╭──

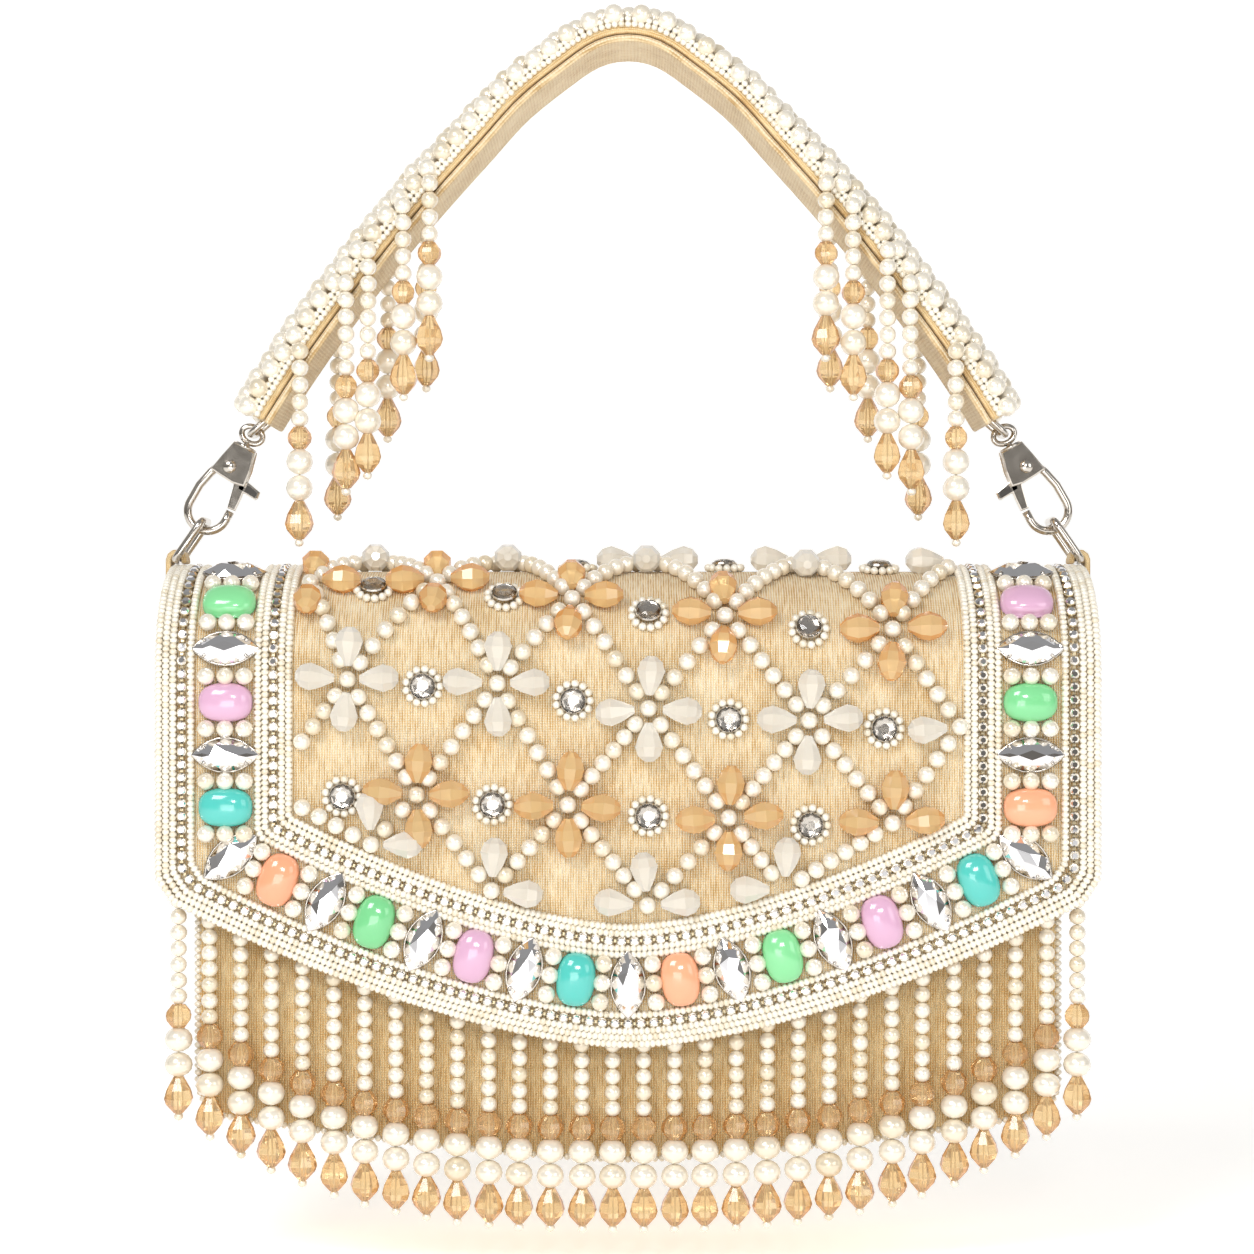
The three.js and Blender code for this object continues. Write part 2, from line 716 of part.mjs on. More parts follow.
// The tab runs from the gusset out under the flap, up beside its edge, round the ring's bar and onto the crown
function sideTab() {
  const reach = sideRing.wire / 2 + seat + tab.thick / 2;
  const { x: barX, y: barZ } = linkBars.tab;
  const outX = barX - reach;
  const rootX = -(body.halfWidth + seat + tab.thick / 2);
  const path = [
    new THREE.Vector2(rootX, -tab.rootDrop),
    new THREE.Vector2(rootX, -tab.rootDrop + 6),
    new THREE.Vector2((rootX + outX) / 2, -tab.rootDrop + 12),
    new THREE.Vector2(outX, -tab.rootDrop + 18),
    new THREE.Vector2(outX, barZ),
  ];
  for (let i = 1; i <= 5; i++) {
    const angle = Math.PI - (Math.PI * i) / 6;
    path.push(new THREE.Vector2(barX + reach * Math.cos(angle), barZ + reach * Math.sin(angle)));
  }
  path.push(new THREE.Vector2(barX + reach, trimTop + seat));
  const shape = ribbon(path, -tab.thick / 2, tab.thick / 2);
  return alongY(shape, -tab.width / 2, tab.width / 2);
}

// Tassels of the handle: strings that hang beside its front and rear flanks.
// Places are shares of the handle's half span, ends are shares of its rise.
const tasselRows = {
  front: [
    { out: 0.525, endShare: 0.829 },
    { out: 0.598, endShare: 0.93 },
    { out: 0.692, endShare: 1.131 },
    { out: 0.753, endShare: 1.172 },
    { out: 0.877, endShare: 1.303 },
  ],
  rear: [
    { out: 0.56, endShare: 0.881 },
    { out: 0.666, endShare: 1.016 },
    { out: 0.81, endShare: 1.225 },
  ],
};

function tasselFringe(rows, side) {
  const flank = handle.width / 2 + seat;
  const tapePath = slitPath.filter(
    (point) => point.x < -tassel.firstShare * handle.halfSpan && point.x > -tassel.lastShare * handle.halfSpan,
  );
  const low = handle.slit / 2;
  const faces = [side * flank, side * (flank + tassel.tape)].sort((a, b) => a - b);
  const parts = [solid(alongY(ribbon(tapePath, low, low + handle.band), ...faces))];
  for (const { out, endShare } of rows) {
    const x = -out * handle.halfSpan;
    const top = new THREE.Vector3(x, side * (flank + bead.small / 2), slitHeight(x) + handle.band);
    parts.push(beadString(top, -endShare * handle.rise));
  }
  return geometryOf(joined(parts));
}

function bagShell() {
  const base = -body.bottomDrop - body.wall;
  const bend = -flap.rearDrop - seat;
  const side = [new THREE.Vector2(-body.halfDepth, base), new THREE.Vector2(-body.halfDepth, bend)];
  const archRise = crown.rise - flap.thick - 5 * seat;
  for (let i = 0; i <= 12; i++) {
    const angle = (Math.PI * i) / 12;
    side.push(new THREE.Vector2(-body.topHalfDepth * Math.cos(angle), crown.z + archRise * Math.sin(angle)));
  }
  side.push(new THREE.Vector2(body.halfDepth, bend), new THREE.Vector2(body.halfDepth, base));
  const outline = (inset) => {
    const half = body.halfWidth - inset;
    const corner = body.cornerRadius;
    const low = (x) => -body.bottomDrop + inset + body.bottomRise * (Math.abs(x) / half) ** body.bottomBow;
    const shape = new THREE.Shape();
    shape.moveTo(-half, 0);
    shape.lineTo(-half, low(half) + corner);
    shape.quadraticCurveTo(-half, low(half), -half + corner, low(half - corner));
    for (let i = 1; i <= 12; i++) {
      const x = (half - corner) * (i / 6 - 1);
      shape.lineTo(x, low(x));
    }
    shape.quadraticCurveTo(half, low(half), half, low(half) + corner);
    shape.lineTo(half, 0);
    return shape;
  };
  const inner = body.topHalfDepth - body.wall;
  return geometryOf(
    solid(alongX(new THREE.Shape(side), -body.halfWidth, body.halfWidth))
      .intersect(solid(alongY(outline(0), -wide, wide, 4)))
      .subtract(solid(alongY(outline(body.wall), -inner, inner, 4))),
  );
}

// Assembly
const bag = new THREE.Group();
function add(name, geometry, material, parent = bag) {
  const mesh = new THREE.Mesh(geometry, material);
  mesh.name = name;
  parent.add(mesh);
  return mesh;
}

add("bag_shell", bagShell(), silk());
const wholeFlap = flapSheet(-flap.thick, 0, flap.rearDrop, flap.halfWidth);
add("flap", geometryOf(wholeFlap.intersect(solid(alongY(flapOutline, -wide, wide)))), silk());

for (const [name, outer, inner] of [
  ["outer_trim", border.outerFrom, border.outerTo],
  ["inner_trim", border.innerFrom, border.innerTo],
]) {
  const raised = flapSheet(seat, seat + trimHeight, flap.rearDrop, flap.halfWidth);
  add(name, geometryOf(raised.intersect(solid(alongY(borderRegion(outer, inner), -wide, wide)))), pearlWhite());
}

add("pearl_lattice", pearlLattice(), pearlWhite());

let cabochons = 0;
let marquises = 0;
for (let place = -stones.perHalf; place <= stones.perHalf; place++) {
  const at = stoneSeat(place * stones.pitch);
  if (place % 2 === 0) {
    marquises += 1;
    add("marquise_" + marquises, marquiseGeometry().applyMatrix4(at), finish(0xe8e8ea, 0.05, 0.3));
  } else {
    const pastel = pastels[cabochons % pastels.length];
    cabochons += 1;
    const stone = add("cabochon_" + cabochons, cabochonGeometry().applyMatrix4(at), finish(pastel.color, 0.2));
    stone.material.name = pastel.name;
  }
}

add("flap_fringe", flapFringe(), pearlWhite());
const snapFrom = flapFrontY + flap.thick + seat;
add(
  "magnet_snap",
  geometryOf(disc(0, -snap.drop, snap.diameter / 2, snapFrom, -body.halfDepth - seat, snap.sides)),
  nickel(),
);

// The ring's channel is cut from both layers of the handle, on both sides
const mirror = new THREE.Matrix4().makeScale(-1, 1, 1);
const channel = ringBetween(linkBars.slit, linkBars.eye, strapRing, seat);
const channelGeometry = geometryOf(channel);
const otherChannel = channelGeometry.clone().applyMatrix4(mirror);
otherChannel.index.array.reverse();
const channels = channel.add(solid(otherChannel));
const layers = [
  { name: "handle_band", low: handle.slit / 2, high: handle.slit / 2 + handle.band },
  { name: "handle_lining", low: -handle.slit / 2 - handle.lining, high: -handle.slit / 2 },
];
for (const { name, low, high } of layers) {
  add(name, geometryOf(layer(low, high).subtract(channels)), silk());
}

for (const [label, mirrored] of [
  ["left", 1],
  ["right", -1],
]) {
  const side = new THREE.Group();
  side.scale.x = mirrored;
  bag.add(side);
  const hanging = new THREE.Group();
  hanging.position.set(-hook.eyeSpan, 0, -hook.eyeDrop);
  hanging.rotation.y = hook.lean;
  side.add(hanging);
  add("hook_frame_" + label, hookFrame(), nickel(), hanging);
  add("hook_gate_" + label, hookGate(), nickel(), hanging);
  add("swivel_eye_" + label, swivelEye(), nickel(), hanging);
  add("strap_ring_" + label, geometryOf(ringBetween(linkBars.slit, linkBars.eye, strapRing)), nickel(), side);
  add("side_ring_" + label, geometryOf(ringBetween(linkBars.bow, linkBars.tab, sideRing)), nickel(), side);
  add("side_tab_" + label, sideTab(), silk(), side);
  add("handle_fringe_" + label + "_front", tasselFringe(tasselRows.front, -1), pearlWhite(), side);
  add("handle_fringe_" + label + "_rear", tasselFringe(tasselRows.rear, 1), pearlWhite(), side);
}

export default bag;
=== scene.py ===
"""Beaded flap clutch bag: its finished surfaces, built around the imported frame.

The frame holds the bag at its real size in metres, with +X to the right, +Y to the back and +Z up, hung from
the underside of its handle's peak at the origin. Sizes here are in millimetres and become metres where a mesh
is written. Cloth is drawn flat first, and a place on the flap is x across and s along it, where s is 0 at the
line on which the flat front turns into the rounded crown, and negative below it.
"""

from __future__ import annotations

import logging
import math
import random
from dataclasses import dataclass
from enum import Enum
from functools import cached_property
from typing import Callable, Iterable, Sequence

import bmesh
import bpy
import numpy as np
from mathutils import Matrix, Vector

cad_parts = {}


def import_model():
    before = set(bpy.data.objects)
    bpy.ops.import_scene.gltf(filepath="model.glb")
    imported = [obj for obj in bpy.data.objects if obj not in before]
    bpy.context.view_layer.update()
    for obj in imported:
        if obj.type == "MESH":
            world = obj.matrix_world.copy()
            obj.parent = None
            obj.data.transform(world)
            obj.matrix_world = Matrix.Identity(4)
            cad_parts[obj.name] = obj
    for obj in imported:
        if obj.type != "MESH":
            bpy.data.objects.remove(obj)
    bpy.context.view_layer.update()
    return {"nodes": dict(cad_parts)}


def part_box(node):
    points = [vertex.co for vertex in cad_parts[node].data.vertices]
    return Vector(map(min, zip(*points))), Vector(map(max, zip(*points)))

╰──

## Task instructions
What do the lines above say from the one containing "for (const [label, mirrored]" down to the one containing "world = obj.matrix_world.copy()"? Return them exactly, both end lines included, and only them.

## Answer to the task
for (const [label, mirrored] of [
  ["left", 1],
  ["right", -1],
]) {
  const side = new THREE.Group();
  side.scale.x = mirrored;
  bag.add(side);
  const hanging = new THREE.Group();
  hanging.position.set(-hook.eyeSpan, 0, -hook.eyeDrop);
  hanging.rotation.y = hook.lean;
  side.add(hanging);
  add("hook_frame_" + label, hookFrame(), nickel(), hanging);
  add("hook_gate_" + label, hookGate(), nickel(), hanging);
  add("swivel_eye_" + label, swivelEye(), nickel(), hanging);
  add("strap_ring_" + label, geometryOf(ringBetween(linkBars.slit, linkBars.eye, strapRing)), nickel(), side);
  add("side_ring_" + label, geometryOf(ringBetween(linkBars.bow, linkBars.tab, sideRing)), nickel(), side);
  add("side_tab_" + label, sideTab(), silk(), side);
  add("handle_fringe_" + label + "_front", tasselFringe(tasselRows.front, -1), pearlWhite(), side);
  add("handle_fringe_" + label + "_rear", tasselFringe(tasselRows.rear, 1), pearlWhite(), side);
}

export default bag;
=== scene.py ===
"""Beaded flap clutch bag: its finished surfaces, built around the imported frame.

The frame holds the bag at its real size in metres, with +X to the right, +Y to the back and +Z up, hung from
the underside of its handle's peak at the origin. Sizes here are in millimetres and become metres where a mesh
is written. Cloth is drawn flat first, and a place on the flap is x across and s along it, where s is 0 at the
line on which the flat front turns into the rounded crown, and negative below it.
"""

from __future__ import annotations

import logging
import math
import random
from dataclasses import dataclass
from enum import Enum
from functools import cached_property
from typing import Callable, Iterable, Sequence

import bmesh
import bpy
import numpy as np
from mathutils import Matrix, Vector

cad_parts = {}


def import_model():
    before = set(bpy.data.objects)
    bpy.ops.import_scene.gltf(filepath="model.glb")
    imported = [obj for obj in bpy.data.objects if obj not in before]
    bpy.context.view_layer.update()
    for obj in imported:
        if obj.type == "MESH":
            world = obj.matrix_world.copy()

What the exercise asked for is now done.